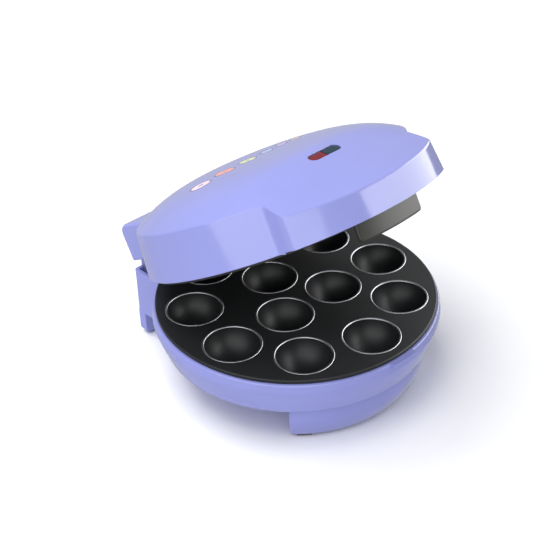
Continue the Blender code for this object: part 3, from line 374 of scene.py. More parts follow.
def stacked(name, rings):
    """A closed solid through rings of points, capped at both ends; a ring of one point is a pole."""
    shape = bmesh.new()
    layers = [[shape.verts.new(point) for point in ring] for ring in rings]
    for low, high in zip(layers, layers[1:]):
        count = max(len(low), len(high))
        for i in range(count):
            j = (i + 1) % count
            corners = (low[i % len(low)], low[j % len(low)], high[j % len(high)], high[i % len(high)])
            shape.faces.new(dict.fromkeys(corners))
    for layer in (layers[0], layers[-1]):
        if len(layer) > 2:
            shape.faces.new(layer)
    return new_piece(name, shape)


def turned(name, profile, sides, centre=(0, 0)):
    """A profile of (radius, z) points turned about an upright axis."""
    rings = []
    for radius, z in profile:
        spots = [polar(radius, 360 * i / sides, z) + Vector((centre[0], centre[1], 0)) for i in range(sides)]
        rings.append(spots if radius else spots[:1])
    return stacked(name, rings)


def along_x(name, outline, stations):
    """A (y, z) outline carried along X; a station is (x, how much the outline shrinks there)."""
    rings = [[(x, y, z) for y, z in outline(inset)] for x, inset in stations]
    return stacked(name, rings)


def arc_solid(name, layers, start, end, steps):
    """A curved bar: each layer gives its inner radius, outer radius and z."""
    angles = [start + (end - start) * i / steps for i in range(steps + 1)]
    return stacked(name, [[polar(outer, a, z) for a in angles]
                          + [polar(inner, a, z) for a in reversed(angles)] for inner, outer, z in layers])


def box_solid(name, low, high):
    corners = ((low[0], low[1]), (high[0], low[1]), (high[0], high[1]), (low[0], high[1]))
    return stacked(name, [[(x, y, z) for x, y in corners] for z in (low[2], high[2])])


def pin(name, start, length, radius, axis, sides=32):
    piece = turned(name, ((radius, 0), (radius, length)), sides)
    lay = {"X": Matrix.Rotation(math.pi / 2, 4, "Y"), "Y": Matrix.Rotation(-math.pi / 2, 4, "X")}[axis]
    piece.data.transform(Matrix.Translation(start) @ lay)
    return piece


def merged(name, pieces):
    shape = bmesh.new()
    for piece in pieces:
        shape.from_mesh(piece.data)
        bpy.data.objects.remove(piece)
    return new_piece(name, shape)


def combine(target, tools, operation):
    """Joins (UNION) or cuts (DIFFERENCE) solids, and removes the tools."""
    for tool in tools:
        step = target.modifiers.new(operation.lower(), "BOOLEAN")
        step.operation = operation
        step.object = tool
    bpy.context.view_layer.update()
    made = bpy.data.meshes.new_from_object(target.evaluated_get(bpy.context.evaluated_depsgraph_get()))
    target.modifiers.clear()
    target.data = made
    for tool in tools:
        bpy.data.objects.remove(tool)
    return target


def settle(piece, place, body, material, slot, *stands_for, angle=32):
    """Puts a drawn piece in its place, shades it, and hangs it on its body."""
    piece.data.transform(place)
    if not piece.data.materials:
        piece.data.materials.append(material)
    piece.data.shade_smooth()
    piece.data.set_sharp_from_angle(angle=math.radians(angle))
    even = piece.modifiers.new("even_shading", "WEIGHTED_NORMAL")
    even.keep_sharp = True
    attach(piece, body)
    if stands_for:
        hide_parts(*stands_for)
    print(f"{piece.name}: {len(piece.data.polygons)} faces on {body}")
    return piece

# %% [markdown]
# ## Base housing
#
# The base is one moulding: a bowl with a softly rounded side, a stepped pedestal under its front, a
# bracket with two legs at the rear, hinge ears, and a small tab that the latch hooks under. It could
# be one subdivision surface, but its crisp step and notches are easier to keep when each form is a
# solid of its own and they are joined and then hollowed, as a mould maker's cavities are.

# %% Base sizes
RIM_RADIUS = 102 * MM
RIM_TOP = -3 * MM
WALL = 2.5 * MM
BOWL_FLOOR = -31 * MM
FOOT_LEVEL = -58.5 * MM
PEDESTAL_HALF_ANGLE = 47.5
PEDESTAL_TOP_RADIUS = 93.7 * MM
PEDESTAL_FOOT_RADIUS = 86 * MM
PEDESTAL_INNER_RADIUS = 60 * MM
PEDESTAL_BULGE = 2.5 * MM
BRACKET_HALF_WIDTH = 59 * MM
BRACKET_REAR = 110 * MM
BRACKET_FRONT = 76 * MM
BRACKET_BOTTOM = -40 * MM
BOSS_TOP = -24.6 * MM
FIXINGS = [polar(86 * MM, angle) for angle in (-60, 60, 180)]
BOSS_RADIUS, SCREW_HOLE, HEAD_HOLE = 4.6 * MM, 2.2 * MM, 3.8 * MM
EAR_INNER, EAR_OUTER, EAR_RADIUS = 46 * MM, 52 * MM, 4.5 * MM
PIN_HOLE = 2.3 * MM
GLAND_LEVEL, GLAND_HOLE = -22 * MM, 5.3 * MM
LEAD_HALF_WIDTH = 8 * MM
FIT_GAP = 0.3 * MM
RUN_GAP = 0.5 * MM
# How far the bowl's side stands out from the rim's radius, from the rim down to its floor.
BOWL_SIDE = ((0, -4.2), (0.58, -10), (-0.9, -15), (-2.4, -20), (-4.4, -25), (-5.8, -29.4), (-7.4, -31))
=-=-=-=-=
**Task objective**.
Reproduce the entire listing word for word.

**The reply**.
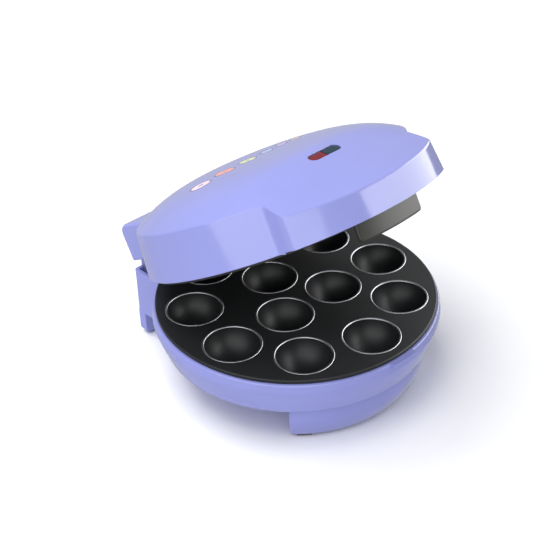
Continue the Blender code for this object: part 3, from line 374 of scene.py. More parts follow.
def stacked(name, rings):
    """A closed solid through rings of points, capped at both ends; a ring of one point is a pole."""
    shape = bmesh.new()
    layers = [[shape.verts.new(point) for point in ring] for ring in rings]
    for low, high in zip(layers, layers[1:]):
        count = max(len(low), len(high))
        for i in range(count):
            j = (i + 1) % count
            corners = (low[i % len(low)], low[j % len(low)], high[j % len(high)], high[i % len(high)])
            shape.faces.new(dict.fromkeys(corners))
    for layer in (layers[0], layers[-1]):
        if len(layer) > 2:
            shape.faces.new(layer)
    return new_piece(name, shape)


def turned(name, profile, sides, centre=(0, 0)):
    """A profile of (radius, z) points turned about an upright axis."""
    rings = []
    for radius, z in profile:
        spots = [polar(radius, 360 * i / sides, z) + Vector((centre[0], centre[1], 0)) for i in range(sides)]
        rings.append(spots if radius else spots[:1])
    return stacked(name, rings)


def along_x(name, outline, stations):
    """A (y, z) outline carried along X; a station is (x, how much the outline shrinks there)."""
    rings = [[(x, y, z) for y, z in outline(inset)] for x, inset in stations]
    return stacked(name, rings)


def arc_solid(name, layers, start, end, steps):
    """A curved bar: each layer gives its inner radius, outer radius and z."""
    angles = [start + (end - start) * i / steps for i in range(steps + 1)]
    return stacked(name, [[polar(outer, a, z) for a in angles]
                          + [polar(inner, a, z) for a in reversed(angles)] for inner, outer, z in layers])


def box_solid(name, low, high):
    corners = ((low[0], low[1]), (high[0], low[1]), (high[0], high[1]), (low[0], high[1]))
    return stacked(name, [[(x, y, z) for x, y in corners] for z in (low[2], high[2])])


def pin(name, start, length, radius, axis, sides=32):
    piece = turned(name, ((radius, 0), (radius, length)), sides)
    lay = {"X": Matrix.Rotation(math.pi / 2, 4, "Y"), "Y": Matrix.Rotation(-math.pi / 2, 4, "X")}[axis]
    piece.data.transform(Matrix.Translation(start) @ lay)
    return piece


def merged(name, pieces):
    shape = bmesh.new()
    for piece in pieces:
        shape.from_mesh(piece.data)
        bpy.data.objects.remove(piece)
    return new_piece(name, shape)


def combine(target, tools, operation):
    """Joins (UNION) or cuts (DIFFERENCE) solids, and removes the tools."""
    for tool in tools:
        step = target.modifiers.new(operation.lower(), "BOOLEAN")
        step.operation = operation
        step.object = tool
    bpy.context.view_layer.update()
    made = bpy.data.meshes.new_from_object(target.evaluated_get(bpy.context.evaluated_depsgraph_get()))
    target.modifiers.clear()
    target.data = made
    for tool in tools:
        bpy.data.objects.remove(tool)
    return target


def settle(piece, place, body, material, slot, *stands_for, angle=32):
    """Puts a drawn piece in its place, shades it, and hangs it on its body."""
    piece.data.transform(place)
    if not piece.data.materials:
        piece.data.materials.append(material)
    piece.data.shade_smooth()
    piece.data.set_sharp_from_angle(angle=math.radians(angle))
    even = piece.modifiers.new("even_shading", "WEIGHTED_NORMAL")
    even.keep_sharp = True
    attach(piece, body)
    if stands_for:
        hide_parts(*stands_for)
    print(f"{piece.name}: {len(piece.data.polygons)} faces on {body}")
    return piece

# %% [markdown]
# ## Base housing
#
# The base is one moulding: a bowl with a softly rounded side, a stepped pedestal under its front, a
# bracket with two legs at the rear, hinge ears, and a small tab that the latch hooks under. It could
# be one subdivision surface, but its crisp step and notches are easier to keep when each form is a
# solid of its own and they are joined and then hollowed, as a mould maker's cavities are.

# %% Base sizes
RIM_RADIUS = 102 * MM
RIM_TOP = -3 * MM
WALL = 2.5 * MM
BOWL_FLOOR = -31 * MM
FOOT_LEVEL = -58.5 * MM
PEDESTAL_HALF_ANGLE = 47.5
PEDESTAL_TOP_RADIUS = 93.7 * MM
PEDESTAL_FOOT_RADIUS = 86 * MM
PEDESTAL_INNER_RADIUS = 60 * MM
PEDESTAL_BULGE = 2.5 * MM
BRACKET_HALF_WIDTH = 59 * MM
BRACKET_REAR = 110 * MM
BRACKET_FRONT = 76 * MM
BRACKET_BOTTOM = -40 * MM
BOSS_TOP = -24.6 * MM
FIXINGS = [polar(86 * MM, angle) for angle in (-60, 60, 180)]
BOSS_RADIUS, SCREW_HOLE, HEAD_HOLE = 4.6 * MM, 2.2 * MM, 3.8 * MM
EAR_INNER, EAR_OUTER, EAR_RADIUS = 46 * MM, 52 * MM, 4.5 * MM
PIN_HOLE = 2.3 * MM
GLAND_LEVEL, GLAND_HOLE = -22 * MM, 5.3 * MM
LEAD_HALF_WIDTH = 8 * MM
FIT_GAP = 0.3 * MM
RUN_GAP = 0.5 * MM
# How far the bowl's side stands out from the rim's radius, from the rim down to its floor.
BOWL_SIDE = ((0, -4.2), (0.58, -10), (-0.9, -15), (-2.4, -20), (-4.4, -25), (-5.8, -29.4), (-7.4, -31))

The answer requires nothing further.